计算机工程与应用 ›› 2024, Vol. 60 ›› Issue (11): 224-232.DOI: 10.3778/j.issn.1002-8331.2302-0051

• 图形图像处理 • 上一篇    下一篇

基于特征交互结构的弱光目标检测

麦锦文,李浩,康雁   

  1. 1.云南大学 信息学院,昆明 650504
    2.云南省智慧旅游工程研究中心,昆明 650504
    3.云南大学 软件学院,昆明 650504
  • 出版日期:2024-06-01 发布日期:2024-05-31

Low-Light Object Detection Based on Feature Interaction Structure

MAI Jinwen, LI Hao, KANG Yan   

  1. 1.School of Information Science & Engineering, Yunnan University, Kunming 650504, China
    2.Yunnan Engineering Research Center of Smart Tourism, Kunming 650504, China
    3.School of Software, Yunnan University, Kunming 650504, China
  • Online:2024-06-01 Published:2024-05-31

摘要: 针对当前主流、先进的目标检测算法在弱光场景下对目标检测精度较低的问题,分析弱光图像削弱了传统卷积神经网络依赖的局部相关性归纳偏置,引入对全局特征有着出色建模能力的Swin Transformer stage以实现全局注意,增强特征信息量。将全局注意以并行方式与局部卷积共同抽取弱光图像特征,并提出了一种特征交互结构(feature interaction structure,FIS),通过精心设计的二次交互方式,能有效解析、利用和结合局部与全局信息。基于FIS堆叠构造交互式并行双流骨干网络FISNet,实现对两类特征的深度融合,并提供对密集预测型任务十分重要的层级特征结构。FISNet在弱光图像数据集ExDark上达到了40.6?AP,与EfficientNet等基准模型相比,得到了+0.5~2.9?AP的检测精度提升,在弱光目标检测场景中具有良好的应用。
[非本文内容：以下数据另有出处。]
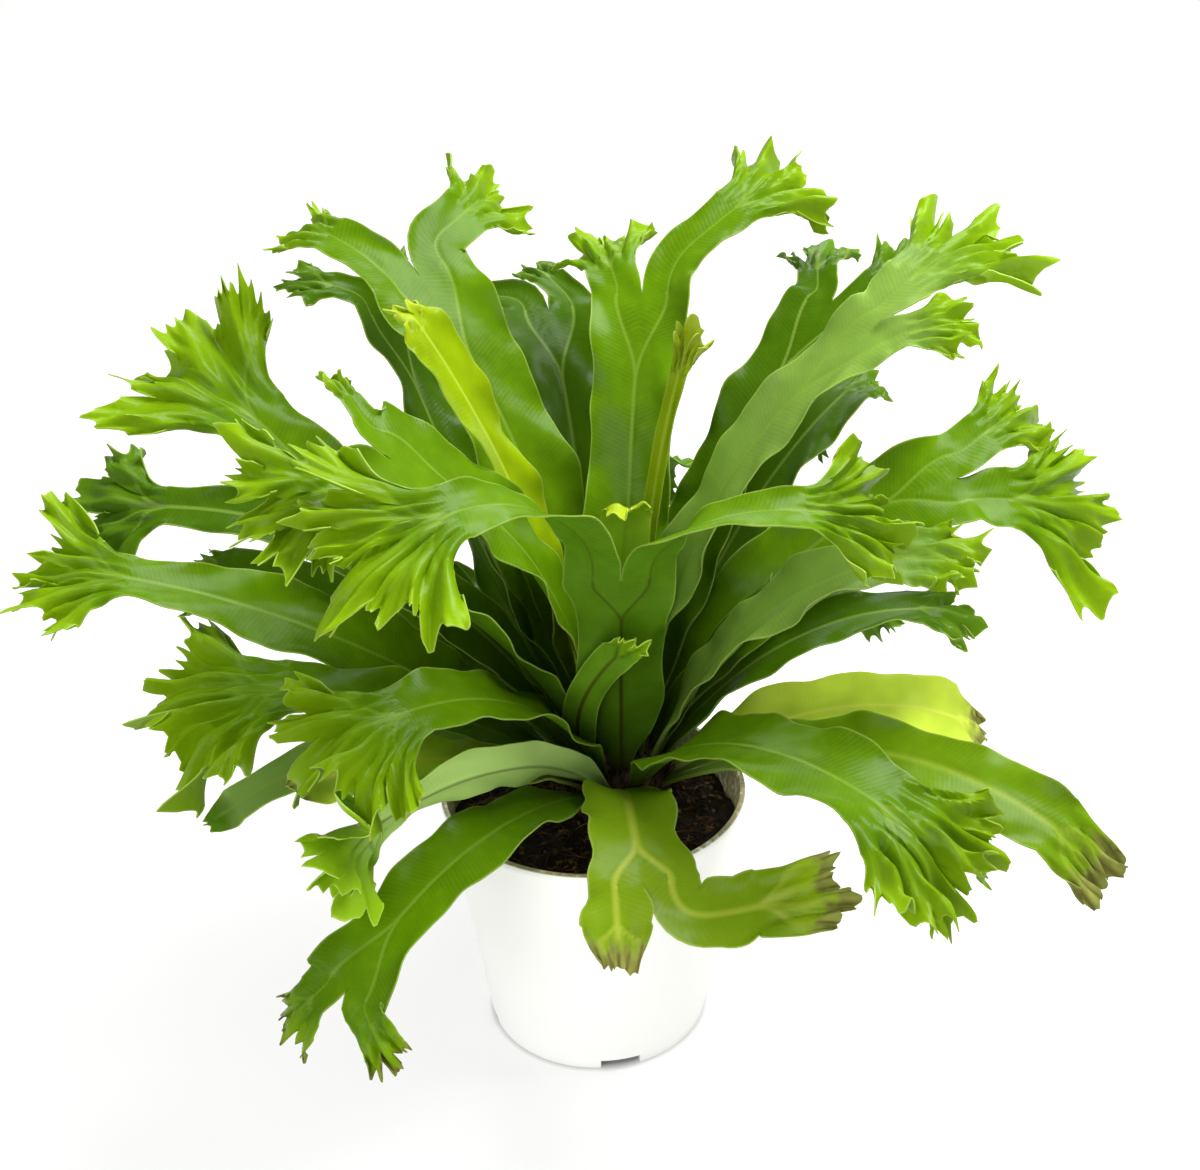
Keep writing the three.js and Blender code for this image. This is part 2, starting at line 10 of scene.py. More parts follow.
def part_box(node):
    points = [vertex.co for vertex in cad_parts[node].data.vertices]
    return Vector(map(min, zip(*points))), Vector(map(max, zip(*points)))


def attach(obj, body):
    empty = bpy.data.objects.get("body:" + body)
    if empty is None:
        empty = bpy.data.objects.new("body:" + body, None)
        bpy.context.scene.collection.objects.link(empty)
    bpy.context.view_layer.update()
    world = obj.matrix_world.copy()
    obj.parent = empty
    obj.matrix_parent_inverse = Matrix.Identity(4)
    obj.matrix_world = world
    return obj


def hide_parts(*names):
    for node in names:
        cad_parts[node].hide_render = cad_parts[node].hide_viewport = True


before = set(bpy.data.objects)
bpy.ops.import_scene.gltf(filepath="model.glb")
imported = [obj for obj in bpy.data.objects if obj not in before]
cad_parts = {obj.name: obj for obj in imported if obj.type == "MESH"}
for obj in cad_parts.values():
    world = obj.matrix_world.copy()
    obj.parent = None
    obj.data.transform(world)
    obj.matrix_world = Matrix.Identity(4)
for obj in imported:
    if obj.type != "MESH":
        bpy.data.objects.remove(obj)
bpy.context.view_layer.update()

关键词: 弱光图像, 目标检测, 全局特征, 特征交互结构

Abstract: Aiming at the problem that the current mainstream and advanced object detection algorithms have low detection accuracy in low-light scenes, it is analyzed that the low-light image weakens the local correlation induction bias that the traditional convolutional neural network relies on, and introduces the Swin Transformer stage with excellent modeling ability for global features to achieve global attention and enhance the amount of feature information. The global attention is combined with local convolution to extract the features of low-light image in parallel, and a feature interaction structure (FIS) is proposed. Through the carefully designed secondary interaction mode, local and global information can be effectively analyzed, utilized and combined. The interactive parallel dual-stream backbone network FISNet is constructed based on the FIS stack, which realizes the deep fusion of the two types of features, and provides a hierarchical feature structure that is very important for intensive predictive tasks. FISNet has achieved 40.6 AP on the low-light image data set ExDark, and has achieved +0.5~2.9 AP detection accuracy improvement compared with the benchmark model such as EfficientNet, which has good application in low-light object detection scenarios.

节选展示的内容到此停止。